By the Court. — Order reversed and cause remanded.

NOTES

[†] Petition to review filed.

[1] This is the second appeal arising out of this litigation. The defendants, Niebler and Sharp Packaging, Inc., filed the first appeal, No. 00-1797, which stemmed from a nonfinal order pertaining to discovery. On January 10, 2001, we certified the issues in that appeal to the Wisconsin Supreme Court. Our certification was accepted by the supreme court on March 6, 2001, and the parties await a decision.

[2] Lane's amended complaint is much more detailed than our recital of the facts. We set forth only those facts we deem necessary for our discussion of the appellate issues.

[3] All references to the Wisconsin Statutes are to the 1999-2000 version.

[4] Although Niebler raised this threshold issue in his motion to dismiss, the trial court did not address this question.
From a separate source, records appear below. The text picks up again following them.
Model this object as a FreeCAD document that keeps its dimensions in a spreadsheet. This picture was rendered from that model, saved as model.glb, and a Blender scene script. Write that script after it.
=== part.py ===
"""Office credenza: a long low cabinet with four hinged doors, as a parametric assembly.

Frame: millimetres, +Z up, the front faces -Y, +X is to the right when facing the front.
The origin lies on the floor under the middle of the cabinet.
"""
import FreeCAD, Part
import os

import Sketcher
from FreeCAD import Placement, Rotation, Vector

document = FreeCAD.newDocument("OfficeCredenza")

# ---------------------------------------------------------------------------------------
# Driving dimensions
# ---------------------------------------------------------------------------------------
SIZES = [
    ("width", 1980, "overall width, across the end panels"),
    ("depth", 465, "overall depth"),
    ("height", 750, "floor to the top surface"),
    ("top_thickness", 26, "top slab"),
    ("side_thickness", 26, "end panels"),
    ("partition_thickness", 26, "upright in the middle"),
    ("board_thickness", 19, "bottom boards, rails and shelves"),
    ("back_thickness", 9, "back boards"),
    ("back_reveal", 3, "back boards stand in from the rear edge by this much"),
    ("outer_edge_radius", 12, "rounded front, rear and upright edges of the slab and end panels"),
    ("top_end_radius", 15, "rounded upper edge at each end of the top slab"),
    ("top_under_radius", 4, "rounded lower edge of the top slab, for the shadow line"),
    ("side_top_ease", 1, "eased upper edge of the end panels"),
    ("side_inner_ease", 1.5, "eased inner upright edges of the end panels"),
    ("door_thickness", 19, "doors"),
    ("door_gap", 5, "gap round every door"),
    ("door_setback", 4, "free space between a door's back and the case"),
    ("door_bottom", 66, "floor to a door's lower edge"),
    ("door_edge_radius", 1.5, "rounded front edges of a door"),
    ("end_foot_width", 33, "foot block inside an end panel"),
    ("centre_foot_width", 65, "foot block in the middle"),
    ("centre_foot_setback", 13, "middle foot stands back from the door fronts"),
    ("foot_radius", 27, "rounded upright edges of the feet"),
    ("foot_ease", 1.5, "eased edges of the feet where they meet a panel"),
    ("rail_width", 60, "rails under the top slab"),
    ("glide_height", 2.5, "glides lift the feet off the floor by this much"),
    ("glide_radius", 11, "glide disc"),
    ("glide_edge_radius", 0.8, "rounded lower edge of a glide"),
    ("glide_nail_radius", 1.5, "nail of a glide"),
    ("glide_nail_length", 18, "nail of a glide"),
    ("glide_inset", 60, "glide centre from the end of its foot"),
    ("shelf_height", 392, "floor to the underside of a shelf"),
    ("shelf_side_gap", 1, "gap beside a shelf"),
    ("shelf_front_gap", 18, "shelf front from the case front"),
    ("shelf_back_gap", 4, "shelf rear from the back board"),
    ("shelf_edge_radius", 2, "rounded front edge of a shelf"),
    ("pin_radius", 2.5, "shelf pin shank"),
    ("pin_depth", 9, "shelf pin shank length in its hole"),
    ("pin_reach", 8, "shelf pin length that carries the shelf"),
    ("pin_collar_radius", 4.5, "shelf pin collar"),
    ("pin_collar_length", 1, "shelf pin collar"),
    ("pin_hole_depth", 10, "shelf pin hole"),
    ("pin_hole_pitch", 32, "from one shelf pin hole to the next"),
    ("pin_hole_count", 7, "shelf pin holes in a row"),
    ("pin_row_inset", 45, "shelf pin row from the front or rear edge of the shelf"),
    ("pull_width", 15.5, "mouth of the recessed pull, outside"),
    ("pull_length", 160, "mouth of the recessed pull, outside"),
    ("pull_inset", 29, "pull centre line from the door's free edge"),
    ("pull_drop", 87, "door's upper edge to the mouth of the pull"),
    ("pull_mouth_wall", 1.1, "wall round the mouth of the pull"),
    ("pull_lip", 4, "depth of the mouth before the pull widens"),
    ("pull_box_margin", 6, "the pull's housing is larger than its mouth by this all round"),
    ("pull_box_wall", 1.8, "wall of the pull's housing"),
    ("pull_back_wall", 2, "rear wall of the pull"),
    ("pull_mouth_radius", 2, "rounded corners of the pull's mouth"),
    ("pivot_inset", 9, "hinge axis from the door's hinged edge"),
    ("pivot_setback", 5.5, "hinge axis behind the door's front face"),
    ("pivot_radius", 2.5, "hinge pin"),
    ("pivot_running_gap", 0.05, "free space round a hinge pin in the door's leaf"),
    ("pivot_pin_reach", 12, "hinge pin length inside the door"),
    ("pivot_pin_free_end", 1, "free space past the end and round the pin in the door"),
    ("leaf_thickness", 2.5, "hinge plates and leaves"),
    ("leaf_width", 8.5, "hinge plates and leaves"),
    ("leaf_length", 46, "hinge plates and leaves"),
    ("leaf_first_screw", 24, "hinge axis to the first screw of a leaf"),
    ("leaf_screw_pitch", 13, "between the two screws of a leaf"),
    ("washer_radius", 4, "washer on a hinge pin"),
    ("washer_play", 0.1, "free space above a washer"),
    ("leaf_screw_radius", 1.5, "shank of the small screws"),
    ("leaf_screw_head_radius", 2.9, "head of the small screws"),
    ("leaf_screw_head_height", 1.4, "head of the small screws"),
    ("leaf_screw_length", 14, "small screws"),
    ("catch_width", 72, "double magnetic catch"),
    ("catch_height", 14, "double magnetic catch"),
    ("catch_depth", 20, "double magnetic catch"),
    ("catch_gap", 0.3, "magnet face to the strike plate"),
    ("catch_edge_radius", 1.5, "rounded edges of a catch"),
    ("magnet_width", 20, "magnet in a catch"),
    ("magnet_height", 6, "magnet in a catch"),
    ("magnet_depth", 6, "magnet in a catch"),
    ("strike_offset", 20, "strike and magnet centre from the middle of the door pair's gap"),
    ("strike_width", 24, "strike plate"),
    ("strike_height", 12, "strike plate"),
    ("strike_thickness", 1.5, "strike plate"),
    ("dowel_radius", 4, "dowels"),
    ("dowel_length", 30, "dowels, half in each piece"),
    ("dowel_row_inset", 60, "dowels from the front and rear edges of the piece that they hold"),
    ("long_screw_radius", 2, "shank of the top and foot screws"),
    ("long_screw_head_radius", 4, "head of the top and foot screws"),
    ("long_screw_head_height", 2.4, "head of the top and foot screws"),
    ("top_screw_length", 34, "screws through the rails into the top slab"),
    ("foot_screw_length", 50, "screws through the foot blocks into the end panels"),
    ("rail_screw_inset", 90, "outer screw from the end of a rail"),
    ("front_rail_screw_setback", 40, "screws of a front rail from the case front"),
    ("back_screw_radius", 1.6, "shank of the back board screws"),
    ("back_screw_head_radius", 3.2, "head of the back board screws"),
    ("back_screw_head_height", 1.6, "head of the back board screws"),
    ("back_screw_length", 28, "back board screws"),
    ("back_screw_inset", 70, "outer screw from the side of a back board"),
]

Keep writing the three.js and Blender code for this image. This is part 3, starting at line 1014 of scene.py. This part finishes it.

Instead, the trial court limited its ruling to the Badger Cab Co. v. Soule, 171 Wis. 2d 754, 492 N.W.2d 375 (Ct. App. 1992), issue, a matter we will discuss later.

[5] Niebler also raised this issue in his motion to dismiss. As with the first issue, the trial court did not address this question, limiting its holding to the Badger Cab issue.

[6] This consequence is less onerous to the Sharp defendants in this case since Niebler served as co-counsel with Stafford & Rosenbaum. After Lane filed his amended complaint naming Niebler as an additional defendant, the Stafford firm continued its representation of the Sharp defendants.